La nomenclature des rêves apparaît dans le « Classique interne de l'empereur jaune », un recueil de traités de médecine chinoise, compilé pendant la période des Royaumes combattants et la dynastie Han, il y a environ 2500 ans, et qui les classe en trois catégories : les rêves de prédiction, les rêves de pensée et les rêves pathologiques. Le symbole et le langage y jouent déjà un rôle prépondérant. On retrouvera cette trinité chez le médecin Galien dans l'antiquité ou le philosophe allemand Karl-Albert Scherner au XIXème siècle, dont l'influence sur la pensée de Sigmund Freud aura été marquante.
C'est au VIIème siècle de notre ère avec la dynastie Tang, qui constitue le début de l'âge d'or en Chine, que l'interprétation des rêves prend un essor considérable. Li Yuan, le premier empereur de cette dynastie, ouvre une Salle de l'interprétation des rêves dans un temple bouddhiste, dans laquelle, selon Monique Lauret, « une approche psychothérapeutique pouvait mettre fin aux problèmes psychologiques du rêveur ». Elle y voit « le début de la théorisation du rêve pathologique », dans lequel le yin et le yang évoquent la dualité du psychisme.

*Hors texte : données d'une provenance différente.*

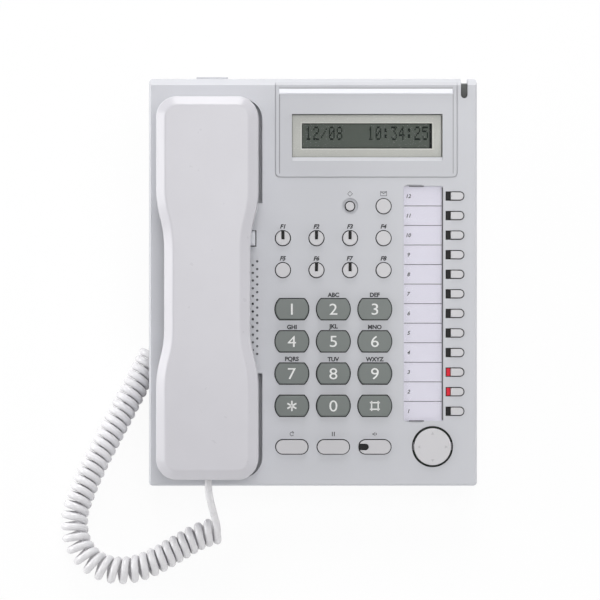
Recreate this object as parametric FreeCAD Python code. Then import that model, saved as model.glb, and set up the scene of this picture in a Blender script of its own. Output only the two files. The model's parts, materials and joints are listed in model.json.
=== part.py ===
"""Corded desk telephone: wedge case on a tilt stand, handset in its cradle, curly cord on the table.

Everything but the cord is laid out in the face frame and then turned onto the table:
u runs to the right, v to the rear along the face, w out of the face. All sizes are in millimetres.
"""
import FreeCAD, Part
import math
import os
from collections import namedtuple
from FreeCAD import Vector

# Stance on the table
tilt_deg = 15.0
front_clear = 5.0
foot_inset = 14.0
foot_side_inset = 15.0

# Case
case_width = 190.0
case_length = 236.0
case_depth = 26.0
seam_depth = 14.0
seam_gap = 0.15
wall = 2.5
web = 2.5
corner_radius = 2.2
rim_chamfer = 1.2
rear_bevel = 4.0
lip_height = 1.5
lip_thickness = 1.0
half_width = case_width / 2
half_length = case_length / 2

# Clearances
seat_gap = 0.3
slide_gap = 0.3
key_gap = 0.35
trim_gap = 0.1

# Handset, on a line through the middle of the cradle
handset_inset = 34.7
handset_length = 218.0
handset_width = 58.0
handset_waist = 48.8
handset_top = 27.0
handset_seam = 13.0
handset_corner = 12.0
handset_shift = -3.6
handset_bevel = 5.5
handset_bevel_drop = 3.5
handset_wall = 2.2
waist_half = 24.0
waist_run = 32.0
grip_height = 8.0
grip_half = 40.0
cup_inner = 50.4
cup_nose = 5.0
capsule_radius = 17.0
receiver_end_gap = 6.0
microphone_end_gap = 26.0
microphone_radius = 5.0
sound_hole_radius = 1.0
sound_hole_ring = 7.5
microphone_hole_pitch = 3.0

# Cradle wells
well_depth = 8.0
well_wall = 1.8
well_side_gap = 2.0
well_left_gap = 1.0
well_end_gap = 0.8
well_inner_gap = 1.1

# Hook switch
hook_length = 11.9
hook_width = 8.3
hook_right_gap = 2.6
hook_centre_v = 25.2
hook_lift = 4.2
hook_chamfer = 0.8
hook_flange = 1.5
hook_flange_thickness = 0.8

# Keys
flange_thickness = 1.2
flange_margin = 0.8
line_flange_margin = 0.9
keys_handset_gap = 9.15
keys_label_gap = 6.75
round_key = 9.0
function_left_inset = 0.25
function_right_inset = 0.36
function_row_closer = 0.15
function_bezel_gap = 16.7
function_rise = 1.6
program_dish = 9.4
program_key = 5.7
program_dish_depth = 1.2
program_rise = 0.3
dial_side_gap = 4.1
dial_function_gap = 3.95
dial_height = 12.55
dial_end_radius = 8.5
dial_rise = 2.0
oblong_front_gap = 22.6
oblong_dial_gap = 5.1
oblong_shorter = 0.9
oblong_height = 8.6
oblong_rise = 1.8
line_count = 12
line_bezel_gap = 10.8
line_nav_gap = 20.47
line_edge_gap = 7.5
line_length = 10.4
line_height = 5.0
line_lamp = 2.4
line_rise = 0.9
lamp_slot = 1.3
lamp_slot_length = 4.55
bullet_lamp_length = 5.4
bullet_lamp_height = 3.3
lamp_stand_down = 0.3

# Navigator disc on its two-axis gimbal
nav_edge_gap = 25.8
nav_front_gap = 22.7
nav_radius = 10.65
nav_ring_radius = 11.65
nav_rise = 1.8
nav_rim = 0.9
nav_chamfer = 0.5
nav_hub = 8.0
nav_hub_depth = 1.5
nav_stem = 4.0
gimbal_outer = 9.6
gimbal_inner = 6.8
gimbal_thickness = 3.0
gimbal_drop = 4.9
gimbal_pin = 0.9
pin_clearance = 0.05
lug_thickness = 2.6
lug_gap = 1.0
lug_half = 2.2

# Label strip
label_gap = 1.7
label_width = 22.9
label_bezel_gap = 5.0
label_nav_gap = 14.8
label_pocket = 1.5
card_thickness = 0.3
cover_thickness = 1.0
notch_length = 8.7
notch_width = 0.8

# Display
bezel_handset_gap = 9.5
bezel_length = 57.4
bezel_right_gap = 11.4
bezel_rise = 0.4
bezel_depth = 1.6
bezel_corner = 2.5
rib_inset = 2.35
rib_width = 2.9
rib_height = 0.7
rib_rear_gap = 5.1
window_left_gap = 9.65
window_right_gap = 8.55
window_length = 27.2
window_rear_gap = 20.7
window_sill = 2.3
lens_margin = 1.6
lens_thickness = 1.3
lcd_side_margin = 3.35
lcd_length = 19.7
lcd_glass = 1.2
lcd_gap = 0.2
module_margin = 3.6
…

Sigmund Freud s'est inspiré du monde grec, que ce soit de Sophocle et de la tragédie des Atrides ou de l'ouvrage de référence d'Artémidore de Daldis, pour élaborer l'Œdipe dans son livre qui ouvre le XXème siècle, « L'interprétation des rêves ». C'est en 1910 qu'apparaît dans son œuvre la notion de complexe d'Œdipe, occupant une place centrale dans l'inconscient.
La compréhension de l'inconscient chinois passe-t-il par l'Œdipe ? Le sinologue israélien Meir Shahar, de l'université de Tel-Aviv, a étudié la légende du dieu Nezha, rendue populaire dans la Chine de la dynastie Ming. Il y trouve certains thèmes de la tragédie des Atrides, notamment le désir de parricide et le suicide, mais il constate que la littérature chinoise masque les impulsions incestueuses et violentes derrière la moralité confucéenne où prévaut la piété filiale. Ce carcan des traditions apparaît d'ailleurs dans les nouvelles des « Contes anciens à notre manière » de Lu Xun en 1935.
Dans un article publié dans la revue spécialisée « Extrême-Orient Extrême-Occident » en 2012, le sinologue français Jérôme Bourgon pose d'ailleurs la question : peut-on siniser Œdipe ? Il constate qu'en chinois, le terme « complexe d'Œdipe » se traduit par lianmu qingjie, littéralement « complexe de désirer sa mère ». La terminologie chinoise, en ne mentionnant pas le père, exprime le lien qui existe en Chine entre le parricide et le régicide, où le meurtre du père préfigure « un complot rampant contre l'autorité ».